Cuando ciertas mañanitas no me pueda ni vestir
Deshojando margaritas que nunca dicen que si
Cuando agonicen las flores y los pájaros padezcan mal de amores
No olvides guardar un último vals para mí
Un último vals, Joaquín Sabina.
Llegar a la cúspide después de una trayectoria vital cargada de éxitos y también fracasos debe propiciar una serie de condiciones y reflexiones de un alto grado de confrontación con nosotros mismos y el mundo que habitamos. Haber alcanzado la cima otorga la gratificación de haberse cumplido a uno y a los otros, y para un artista, que tiene un alcance de mayor impacto que quienes vivimos vidas corrientes, esta etapa debe tener aún mayor trascendencia. Pero, luego del jubileo, hay que afrontar de buena o mala manera que, si bien se llegó hasta aquel punto, es preciso emprender con entereza la cuesta abajo antes de que los males de altura hagan sus destrozos, tal vez irreparables.

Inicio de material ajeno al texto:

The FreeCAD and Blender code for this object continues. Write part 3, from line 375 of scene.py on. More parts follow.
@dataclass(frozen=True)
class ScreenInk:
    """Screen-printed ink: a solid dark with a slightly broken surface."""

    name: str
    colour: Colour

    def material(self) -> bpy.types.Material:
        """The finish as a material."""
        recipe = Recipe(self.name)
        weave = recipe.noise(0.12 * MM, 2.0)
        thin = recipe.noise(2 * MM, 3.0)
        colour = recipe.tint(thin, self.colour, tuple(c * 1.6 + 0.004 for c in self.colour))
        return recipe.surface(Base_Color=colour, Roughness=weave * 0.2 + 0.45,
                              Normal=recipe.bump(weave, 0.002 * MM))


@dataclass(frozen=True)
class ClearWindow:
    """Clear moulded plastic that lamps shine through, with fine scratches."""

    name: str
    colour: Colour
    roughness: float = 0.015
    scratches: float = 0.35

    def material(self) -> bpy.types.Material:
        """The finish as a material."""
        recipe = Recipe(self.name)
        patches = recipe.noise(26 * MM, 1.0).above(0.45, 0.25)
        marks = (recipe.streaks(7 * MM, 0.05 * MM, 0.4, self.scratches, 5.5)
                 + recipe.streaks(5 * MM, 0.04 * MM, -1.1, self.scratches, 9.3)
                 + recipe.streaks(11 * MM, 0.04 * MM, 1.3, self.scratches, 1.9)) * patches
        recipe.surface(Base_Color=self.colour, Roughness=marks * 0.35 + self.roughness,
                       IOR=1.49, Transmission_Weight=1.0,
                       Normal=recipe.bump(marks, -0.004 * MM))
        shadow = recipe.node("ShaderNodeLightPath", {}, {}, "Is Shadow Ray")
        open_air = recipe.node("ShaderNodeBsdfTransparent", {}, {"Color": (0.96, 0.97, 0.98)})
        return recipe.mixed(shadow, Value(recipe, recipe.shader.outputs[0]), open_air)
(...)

Hay maneras de irse, de decir adiós. Hay quienes saben hacerlo con decoro y burlándose un tanto de la gloria y de sí mismos, despidiéndose con un último jolgorio. Y son esos, los que optan por las buenas despedidas, las que ocurren en el momento oportuno, quienes mejor conservan su legado, adquiriendo un halo de grandeza pétreo y escribiendo su nombre en tinta indeleble en la memoria de los suyos, donde siempre permanecerán vigentes.
El pasado miércoles, en Bogotá, Joaquín Sabina tuvo su último vals en Colombia ante un Movistar Arena pletórico, que cumplió con el artista la cita para la despedida. Más de cincuenta años de vida pública llegan a su fin con la gira Hola y Adiós, con la que recorrerá las principales ciudades de América y su natal España. En esta gira, el artista repasa, en un show de más de dos horas, los mayores éxitos de su carrera. Tuve el enorme privilegio de ver en vivo, por primera y última vez, a uno de los artistas vertebrales de mi vida.
Escuché a Sabina temprano, tendría unos doce años. De allí en adelante me sumergí en la obra del hombre de voz ronca y bombín que me desconcertó con sus letras, que para entonces repetía muchas veces sin saber qué carajo significaban realmente. Habitar su obra es entender que no hay en ella letras o melodías edulcoradas y fácilmente tarareables, porque las suyas, antes de ser un hit, son poemas escritos en cuadernos raídos que el poeta plasmó cuidadosamente, curando la métrica y el ritmo en un momento de soledad, abandono, desamor o en sus esporádicos coqueteos con la muerte.
Con setenta y seis años bien vividos, a Sabina se le ve cansado. Es evidente cómo el paso de los años ha hecho sus estragos. Sus mejores días se han ido a quedar donde habita el olvido, pero con la noche bogotana como telón nos regaló a sus seguidores un último espectáculo lleno, a igual proporción, de alegría y melancolía. Como buen torero, afrontó la última de las corridas con entereza antes de cortarse la coleta. Ya poco queda de ese Don Juan, ese rockero irreverente, ese predicador del hedonismo que nunca quiso envejecer con dignidad. Sus palabras y reflexiones son más bien las del anciano lúcido, que ha adquirido esa sabiduría que solo llega con la proximidad de la muerte. Y eso lo asume y, de alguna forma, lo celebra.
Con el lights out y las venias, se despidió del público, y atrás quedaron ya las lágrimas de mármol. Sintiéndolo mucho, con esa sensación de vacío que dejan las despedidas y con la certeza de que, en ningún otro tiempo, en ningún otro espacio volvería a verlo, partí a casa meditando sobre esas ficciones que creamos de nuestros artistas predilectos. Los dotamos de cierta inmortalidad, tendemos a creerlos infalibles, a celebrarlos permanentemente y tratar con indulgencia sus múltiples contradicciones. Su fragilidad me sacudió su imagen omnipotente e imperecedera de su status, para entregarme la del hombre entrañable por quien empiezo a profesar más cariño que devoción. Cierto es que el fin de los escenarios no es la muerte de Joaquín. Con humildad, sabe que su voz ya está entregando sus últimos destellos, pero que esta se expresa aún con brío en los versos impecables a los que nos tiene acostumbrados, en la majestuosidad de sus pinturas y porque no, en una prosa diáfana que nos muestre una novedosa faceta de un hombre que aún vive para contarlo.